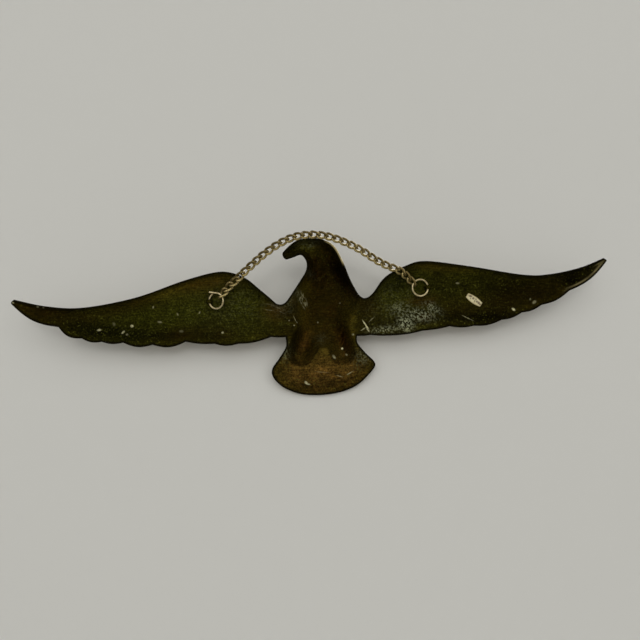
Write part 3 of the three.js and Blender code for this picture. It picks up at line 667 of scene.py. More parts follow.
def bead(x, z, half_length, half_width, tilt, rise, floor):
    """A smooth oval bead, half sunk in the face, whose height the function floor gives."""
    rings, sides = BEAD["rings"], BEAD["sides"]
    up = np.radians(np.linspace(-BEAD["pole"], BEAD["pole"], rings))[:, None]
    turn = np.arange(sides) * 2 * np.pi / sides
    u, v = turned(half_length * np.cos(up) * np.cos(turn), half_width * np.cos(up) * np.sin(turn), tilt)
    verts = np.stack([x + u, -(floor(x + u, z + v) + rise * np.sin(up)), z + v], -1).reshape(-1, 3)
    k = np.arange(sides // 2 - 1)
    cap = np.stack([k, k + 1, sides - 2 - k, sides - 1 - k], 1)
    faces = [wrapped_faces(rings, sides, False), cap[:, ::-1], cap + (rings - 1) * sides]
    return verts, np.concatenate(faces)


def face_beads(face):
    """The eye in its lid, the brow, and each foot's toes and claws, with the values of each."""
    near = np.hypot(face[:, 0] - EYE[0], face[:, 2] - EYE[1]) < CHEEK_REACH
    around = np.column_stack([np.ones(near.sum()), face[near, 0], face[near, 2]])
    level, x_slope, z_slope = np.linalg.lstsq(around, -face[near, 1], rcond=None)[0]
    cheek = lambda x, z: level + x_slope * x + z_slope * z
    toe_middle = lambda x, z: TOE["middle"] + 0 * x
    tail_face = lambda x, z: WALL + 0 * x
    x, z, length, width, rise, tilt = EYE
    made = [(bead(x, z, length * LID["eye_share"], width * LID["eye_share"], tilt, rise, cheek), 1.0)]
    turn = np.linspace(0, 2 * np.pi, DETAIL["lid"], endpoint=False)
    x, z = x + (length + LID["outside"][0]) * np.cos(turn), z + (width + LID["outside"][1]) * np.sin(turn)
    lid = np.stack([x, -cheek(x, z) - LID["raised"], z], 1)
    made.append((tube(lid, LID["wire"], DETAIL["lid_wire"], True), 0.5))
    x, z, length, width, rise, tilt = BROW
    made.append((bead(x, z + BROW_RAISED, length, width, tilt, rise, cheek), 0.8))
    for foot_x, foot_z in FEET:
        for side in (-1, 0, 1):
            tilt = side * TOE["spread"] - 90
            for step, share in JOINTS:
                x, z = turned(TOE["reach"] + step * TOE["half_length"] * JOINT["step"], 0, tilt)
                joint = bead(foot_x + x, foot_z + z, TOE["half_length"] * JOINT["length"],
                             TOE["half_width"] * share, tilt, TOE["height"] * share, toe_middle)
                made.append((joint, 0.8))
            x, z = turned(TOE["reach"] + TOE["half_length"] + CLAW["beyond"], 0, tilt)
            claw = bead(foot_x + x, foot_z + z, CLAW["half_length"], CLAW["half_width"], tilt, CLAW["height"],
                        tail_face)
            made.append((claw, 1.0))
    return [(*mesh, {"edge": 8, "tone": 1, "wear": wear}) for mesh, wear in made]


def ring_point(ring, angle, straight):
    """A point of a ring's wire, at an angle round the ring and then some way along a straight end."""
    heading = angle - math.pi / 2
    inward = ring["radius"] - ring["side"] * (ring["radius"] * np.cos(angle) + straight * np.cos(heading))
    lift = math.radians(ring["lift"])
    x, y, z = ring["lug"]
    return np.stack([x - ring["side"] * inward * math.cos(lift),
                     y + inward * math.sin(lift) + SPRING_LEAN * straight,
                     z + ring["radius"] * np.sin(angle) + straight * np.sin(heading)], -1)


def ring_path(ring):
    arc = ring["radius"] * math.radians(ring["turn"])
    along = np.linspace(0, arc + ring["spring"], DETAIL["ring"])
    angle = math.radians(ring["start"]) - np.minimum(along, arc) / ring["radius"]
    return ring_point(ring, angle, np.maximum(along - arc, 0))


def link_mesh():
    """One curb link about its own middle: a round wire oval, twisted along its length."""
    radius, straight = LINK["half_width"], LINK["half_length"] - LINK["half_width"]
    sides, straights, r = DETAIL["link_wire"], DETAIL["straight"], LINK_WIRE / 2
    bends = np.linspace(-np.pi / 2, np.pi / 2, DETAIL["bend"])
    bend = np.stack([np.cos(bends), np.sin(bends)], 1)
    right = radius * bend + (straight, 0)
    upper = np.stack([np.linspace(straight, -straight, straights + 2)[1:-1], np.full(straights, radius)], 1)
    middle = np.concatenate([right, upper, -right, -upper])[:, None]
    upward = np.tile((0, 1), (straights, 1))
    normal = np.concatenate([bend, upward, -bend, -upward])[:, None]
    angles = np.linspace(0, 2 * np.pi, sides, endpoint=False)
    x = middle[..., 0] + r * np.cos(angles) * normal[..., 0]
    y = middle[..., 1] + r * np.cos(angles) * normal[..., 1]
    z = r * np.sin(angles) + 0 * x
    turn = math.radians(LINK["twist"]) * x / LINK["half_length"]
    twisted = [x, y * np.cos(turn) - z * np.sin(turn), y * np.sin(turn) + z * np.cos(turn)]
    return np.stack(twisted, -1).reshape(-1, 3), wrapped_faces(len(middle), sides)[:, [0, 3, 2, 1]]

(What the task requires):
Write out the material exactly as given.

(Task result):
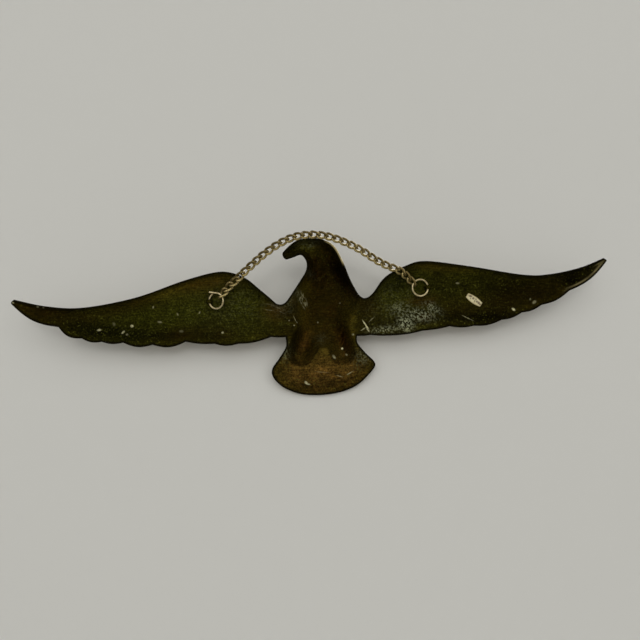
Write part 3 of the three.js and Blender code for this picture. It picks up at line 667 of scene.py. More parts follow.
def bead(x, z, half_length, half_width, tilt, rise, floor):
    """A smooth oval bead, half sunk in the face, whose height the function floor gives."""
    rings, sides = BEAD["rings"], BEAD["sides"]
    up = np.radians(np.linspace(-BEAD["pole"], BEAD["pole"], rings))[:, None]
    turn = np.arange(sides) * 2 * np.pi / sides
    u, v = turned(half_length * np.cos(up) * np.cos(turn), half_width * np.cos(up) * np.sin(turn), tilt)
    verts = np.stack([x + u, -(floor(x + u, z + v) + rise * np.sin(up)), z + v], -1).reshape(-1, 3)
    k = np.arange(sides // 2 - 1)
    cap = np.stack([k, k + 1, sides - 2 - k, sides - 1 - k], 1)
    faces = [wrapped_faces(rings, sides, False), cap[:, ::-1], cap + (rings - 1) * sides]
    return verts, np.concatenate(faces)


def face_beads(face):
    """The eye in its lid, the brow, and each foot's toes and claws, with the values of each."""
    near = np.hypot(face[:, 0] - EYE[0], face[:, 2] - EYE[1]) < CHEEK_REACH
    around = np.column_stack([np.ones(near.sum()), face[near, 0], face[near, 2]])
    level, x_slope, z_slope = np.linalg.lstsq(around, -face[near, 1], rcond=None)[0]
    cheek = lambda x, z: level + x_slope * x + z_slope * z
    toe_middle = lambda x, z: TOE["middle"] + 0 * x
    tail_face = lambda x, z: WALL + 0 * x
    x, z, length, width, rise, tilt = EYE
    made = [(bead(x, z, length * LID["eye_share"], width * LID["eye_share"], tilt, rise, cheek), 1.0)]
    turn = np.linspace(0, 2 * np.pi, DETAIL["lid"], endpoint=False)
    x, z = x + (length + LID["outside"][0]) * np.cos(turn), z + (width + LID["outside"][1]) * np.sin(turn)
    lid = np.stack([x, -cheek(x, z) - LID["raised"], z], 1)
    made.append((tube(lid, LID["wire"], DETAIL["lid_wire"], True), 0.5))
    x, z, length, width, rise, tilt = BROW
    made.append((bead(x, z + BROW_RAISED, length, width, tilt, rise, cheek), 0.8))
    for foot_x, foot_z in FEET:
        for side in (-1, 0, 1):
            tilt = side * TOE["spread"] - 90
            for step, share in JOINTS:
                x, z = turned(TOE["reach"] + step * TOE["half_length"] * JOINT["step"], 0, tilt)
                joint = bead(foot_x + x, foot_z + z, TOE["half_length"] * JOINT["length"],
                             TOE["half_width"] * share, tilt, TOE["height"] * share, toe_middle)
                made.append((joint, 0.8))
            x, z = turned(TOE["reach"] + TOE["half_length"] + CLAW["beyond"], 0, tilt)
            claw = bead(foot_x + x, foot_z + z, CLAW["half_length"], CLAW["half_width"], tilt, CLAW["height"],
                        tail_face)
            made.append((claw, 1.0))
    return [(*mesh, {"edge": 8, "tone": 1, "wear": wear}) for mesh, wear in made]


def ring_point(ring, angle, straight):
    """A point of a ring's wire, at an angle round the ring and then some way along a straight end."""
    heading = angle - math.pi / 2
    inward = ring["radius"] - ring["side"] * (ring["radius"] * np.cos(angle) + straight * np.cos(heading))
    lift = math.radians(ring["lift"])
    x, y, z = ring["lug"]
    return np.stack([x - ring["side"] * inward * math.cos(lift),
                     y + inward * math.sin(lift) + SPRING_LEAN * straight,
                     z + ring["radius"] * np.sin(angle) + straight * np.sin(heading)], -1)


def ring_path(ring):
    arc = ring["radius"] * math.radians(ring["turn"])
    along = np.linspace(0, arc + ring["spring"], DETAIL["ring"])
    angle = math.radians(ring["start"]) - np.minimum(along, arc) / ring["radius"]
    return ring_point(ring, angle, np.maximum(along - arc, 0))


def link_mesh():
    """One curb link about its own middle: a round wire oval, twisted along its length."""
    radius, straight = LINK["half_width"], LINK["half_length"] - LINK["half_width"]
    sides, straights, r = DETAIL["link_wire"], DETAIL["straight"], LINK_WIRE / 2
    bends = np.linspace(-np.pi / 2, np.pi / 2, DETAIL["bend"])
    bend = np.stack([np.cos(bends), np.sin(bends)], 1)
    right = radius * bend + (straight, 0)
    upper = np.stack([np.linspace(straight, -straight, straights + 2)[1:-1], np.full(straights, radius)], 1)
    middle = np.concatenate([right, upper, -right, -upper])[:, None]
    upward = np.tile((0, 1), (straights, 1))
    normal = np.concatenate([bend, upward, -bend, -upward])[:, None]
    angles = np.linspace(0, 2 * np.pi, sides, endpoint=False)
    x = middle[..., 0] + r * np.cos(angles) * normal[..., 0]
    y = middle[..., 1] + r * np.cos(angles) * normal[..., 1]
    z = r * np.sin(angles) + 0 * x
    turn = math.radians(LINK["twist"]) * x / LINK["half_length"]
    twisted = [x, y * np.cos(turn) - z * np.sin(turn), y * np.sin(turn) + z * np.cos(turn)]
    return np.stack(twisted, -1).reshape(-1, 3), wrapped_faces(len(middle), sides)[:, [0, 3, 2, 1]]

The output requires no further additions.